Let’s for a moment focus on one of the newer threats to sea turtles, and our ocean, marine debris, especially plastics that are discarded into the ocean in unprecedented amounts. One of the common age classes our hospital treats are post-hatchlings – the first few months of a sea turtle’s life. During this time, post-hatchlings live in convergence zones where sargassum (a type of brown algae) collects in the open ocean – the same zones where marine debris collects.

“Plastic pollution is a global epidemic,” says Tommy Cutt, LMC’s Chief Conservation Officer. “Once in the ocean, plastic does not biodegrade; it breaks down into smaller fragments, which are then ingested by fish, sea turtles, sea birds and other marine life.”

Over the past three years, we have found more plastic inside the stomachs of post-hatchlings, often leading to their death. We now find plastic in nearly 100 percent of these turtles, making it no longer a question of “if” we will find debris, but “how much” will we find.

Because this life stage lives in the open ocean, it is likely that we are seeing only a small portion of turtles that are affected. Therefore, it is probable that many more are dying from plastics.

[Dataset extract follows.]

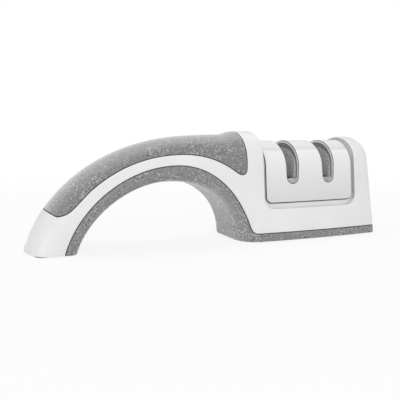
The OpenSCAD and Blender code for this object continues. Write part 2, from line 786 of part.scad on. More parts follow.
// A pan head screw with a cross recess; it points up, or down when flipped
module screw(place, seat, tip, up) {
    translate([place.x, place.y, seat]) mirror([0, 0, up ? 0 : 1]) difference() {
        union() {
            cylinder(h = abs(tip - seat), d = screw_d, $fn = 48);
            translate([0, 0, -head_t]) cylinder(h = head_t, d = head_d, $fn = 48);
        }
        for (a = [0, 90]) rotate(a)
            translate([-0.35 * head_d, -0.35, -head_t - 1]) cube([0.7 * head_d, 0.7, 1.9]);
    }
}

module housing_screws() color("silver") placed() {
    for (p = housing_screw_places) screw(p, screw_seat, boss_split + 8.5, true);
}
module handle_screw() color("silver") placed() {
    screw([handle_screw_x, 0], arch_height + head_t + 0.4, crown_height - grip_skin - 4.5, true);
}
module carrier_screws() color("silver") placed() {
    for (p = carrier_screw_places) screw(p, plate_z + plate_t, foot_proud + floor_t + 0.5, false);
}

module head_feet() color("black") placed() {
    for (p = foot_places) upright(p, 0, foot_proud + foot_recess, foot_d);
}

// The rubber pad under the heel; extra and play make the tool that cuts its recess longer and wider
module heel_pad(extra, play) {
    half = 0.3 * heel_width;
    pad_w = 0.4 * heel_length + 2 * play;
    translate([0.36 * heel_length, 0, -extra]) linear_extrude(foot_proud + foot_recess + extra) {
        square([pad_w, 2 * half], center = true);
        for (side = [-1, 1]) translate([0, side * half]) circle(d = pad_w, $fn = 48);
    }
}
module heel_foot() color("black") placed() heel_pad(0, 0);

upper_housing();
grip_pad();
base_shell();
guide_cover();
stage_1_guide();
stage_2_guide();
wheel_carrier();
stage_1_bushes();
stage_2_bushes();
stage_1_axle();
stage_1_fixed_wheel();
stage_1_sliding_wheel();
stage_1_spring();
stage_1_spring_seat();
stage_1_clips();
stage_2_axle();
stage_2_fixed_wheel();
stage_2_sliding_wheel();
stage_2_spring();
stage_2_spring_seat();
stage_2_clips();
housing_screws();
handle_screw();
carrier_screws();
head_feet();
heel_foot();
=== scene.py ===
import math

import bpy
import numpy as np
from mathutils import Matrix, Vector


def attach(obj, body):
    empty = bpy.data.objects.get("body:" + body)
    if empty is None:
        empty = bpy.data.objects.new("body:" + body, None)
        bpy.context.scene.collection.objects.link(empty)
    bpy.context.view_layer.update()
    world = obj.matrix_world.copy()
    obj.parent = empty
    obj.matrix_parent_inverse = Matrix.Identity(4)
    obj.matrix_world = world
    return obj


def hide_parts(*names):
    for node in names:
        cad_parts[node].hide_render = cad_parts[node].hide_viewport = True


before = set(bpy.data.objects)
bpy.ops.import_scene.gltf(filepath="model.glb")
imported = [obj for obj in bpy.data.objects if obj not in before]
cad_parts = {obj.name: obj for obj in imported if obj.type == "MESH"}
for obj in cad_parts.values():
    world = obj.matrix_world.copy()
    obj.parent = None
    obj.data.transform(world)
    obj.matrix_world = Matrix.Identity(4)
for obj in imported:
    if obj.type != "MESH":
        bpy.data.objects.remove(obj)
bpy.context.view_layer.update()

# Sizes in millimetres. x runs from the tip of the heel to the far end of the head, y to the back
# and z up. The CAD node meshes stay as they are; the four shells are drawn again with rolled edges.

# The whole body
HEEL, SPAN, HEAD = 27.5, 101.0, 101.5
LEG = HEEL + SPAN
TOTAL = LEG + HEAD
MID = HEEL + 0.5446 * SPAN
ARCH_Z, CROWN_Z, SHOULDER_Z, NOSE_Z = 39.8, 66.4, 69.4, 65.3
FOOT = 0.6
HEEL_W, GRIP_W, SHOULDER_W = 42.6, 38.8, 44.8
HEEL_DOME, GRIP_DOME, SHOULDER_DOME = 14.0, 10.4, 19.4
SLOPE, BELLY, TAPER = 0.096, 0.94, 2.6
EDGE_R, CORNER_R = 4.5, 13.0
NOSE_LEAN, NOSE_R, NOSE_EDGE = 5.1, 5.4, 4.0
PLINTH = 5.8
CROWN_X = MID + 11
LIFT_X, LIFT_RUN, LIFT_Z = LEG - 6.5, 10.0, CROWN_Z + 0.9
NOSE_X, NOSE_MID = TOTAL - NOSE_LEAN - NOSE_R, NOSE_Z - NOSE_R
DOME_Z = SHOULDER_Z - SHOULDER_DOME

# The window, the cover and its slots
WINDOW_X, WINDOW_L = LEG + 15.4, 68.9
WINDOW_END = WINDOW_X + WINDOW_L
WINDOW_Z, WINDOW_R = 20.9, 7.0
COVER_X, COVER_END, COVER_Z, COVER_R = WINDOW_X + 1.6, WINDOW_END - 1.6, 24.2, 4.0
COVER_TOP, COVER_DOME, COVER_IN = 63.2, 17.6, 1.1
COVER_DOME_Z = COVER_TOP - COVER_DOME
SLOTS = [WINDOW_X + 21.0, WINDOW_X + 48.0]
SLOT_W, SLOT_MOUTH, SLOT_Z, LEDGE = 8.0, 10.0, 36.2, 39.6
GROOVE = 1.5
HEAD_X = WINDOW_X + 27.6

# Walls, rolled edges, and the holes underneath
SKIN, COVER_SKIN, FLANGE_SKIN, LINER_DEPTH = 2.2, 1.6, 1.4, 3.4
SEAM_R, SEAM_GAP = 0.34, 0.07
WINDOW_EDGE, COVER_EDGE, SLOT_EDGE, HOLE_EDGE, FEET_EDGE = 0.6, 0.5, 0.35, 0.25, 0.2
WALL_T, BOSS_R, SCREW_HOLE_R, FEET_R, SIDE_Y = 2.4, 3.5, 3.0, 5.5, 15
BOSS_X = [LEG + WALL_T + BOSS_R + 3, TOTAL - WALL_T - BOSS_R - 4]
SCREW_HOLES = [(x, y) for x in BOSS_X for y in (-SIDE_Y, SIDE_Y)]
FEET = [(x, y) for x in (WINDOW_X + 5, WINDOW_END - 4) for y in (-SIDE_Y, SIDE_Y)]
PAD_X, PAD_HALF, PAD_R = 0.36 * HEEL, 0.3 * HEEL_W, 0.2 * HEEL
UNDERNEATH, UNDER_HEEL, UNDER_ARCH = (-1, 3.0), FOOT + 0.3, (ARCH_Z - 1, ARCH_Z + 2)
HANDLE_SCREW = [(MID + 2, 0)]
FLANGE_REACH, FLANGE_LOW, FLANGE_Z = 2.4, 18.5, 19.0
BULKHEAD_LOW, BULKHEAD_IN = 17.0, 0.9

# Steps of the curves
RISE_N, FALL_N, NEAR_N, HEAD_N, NOSE_N = 76, 64, 8, 80, 10
FLOOR_N, EDGE_N, SIDE_N, DOME_N = 18, 8, 26, 26
SADDLE_N, SADDLE_DOME_N, TUB_N, SLOT_N, ROLL_N = 40, 36, 12, 16, 4
COVER_N, LINER_N = 120, 100

FAR, NOWHERE = 300.0, -50.0

ARCH_RISE = [(HEEL, FOOT), (HEEL + 6.5, 0.53 * ARCH_Z), (MID - 24, ARCH_Z), (MID, ARCH_Z)]
ARCH_FALL = [(MID, ARCH_Z), (MID + 0.65 * (LEG - MID), ARCH_Z), (LEG, 0.55 * ARCH_Z), (LEG, FOOT)]
BACK_RISE = [(0, FOOT), (6.4, 26), (0.39 * CROWN_X, CROWN_Z - 4.4), (CROWN_X, CROWN_Z)]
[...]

Of even bigger concern is that it is not a local problem. Our oceans are interconnected by currents, one ocean, one planet; this is a global challenge.

So now what? We may not know the true impact of our changing threats for 20-30 years; why? It takes a sea turtle 20-30 years to reach reproductive adulthood. We need two or three decades of more data, but do we have enough time to collect this data as our planet and oceans continue to change? This question, among others, keeps us up at night.

“The increasing mortality from marine debris at this early life stage has the potential to decimate sea turtle populations before we can do much about it,” states Dr. Charles Manire, the Center’s director of research and rehabilitation.

Another factor that influences sea turtle populations is light pollution. Last year our research team documented 195 hatchling and adult disorientations as a result of beach front lighting. Disorientation occurs when a sea turtle crawls toward a source of artificial light rather than the water. This results in expenditure of precious energy reserves or even mortality. Some hatchlings on Florida beaches have been known to crawl over a mile in response to non-natural light.

The disorientation events documented by LMC research staff are very low in comparison to other populations in Florida. We are lucky here at LMC that our local residents remain vigilant about “lights out for sea turtles.” Other Florida sea turtle populations disorient at a much higher rate than we see here; a number of beaches in Florida see 50–90 percent of their hatchlings disorient as a result of improper lighting or sky glow.

The ‘natural odds of survival’ for hatchlings are already low, but now with changing climates, marine debris, light pollution and changing temperatures, we believe the odds continue to change – and perhaps not for the better.

Although we see nesting success on shore, we have little – if any – control to help sea turtles once they reach the ocean.

From the data, we know the ocean needs our help more than ever before. So what now? We need more advocates. Please join us in our efforts by getting involved in the conservation conversation, our sea turtles, our ocean, and the next generation need us to act, right now.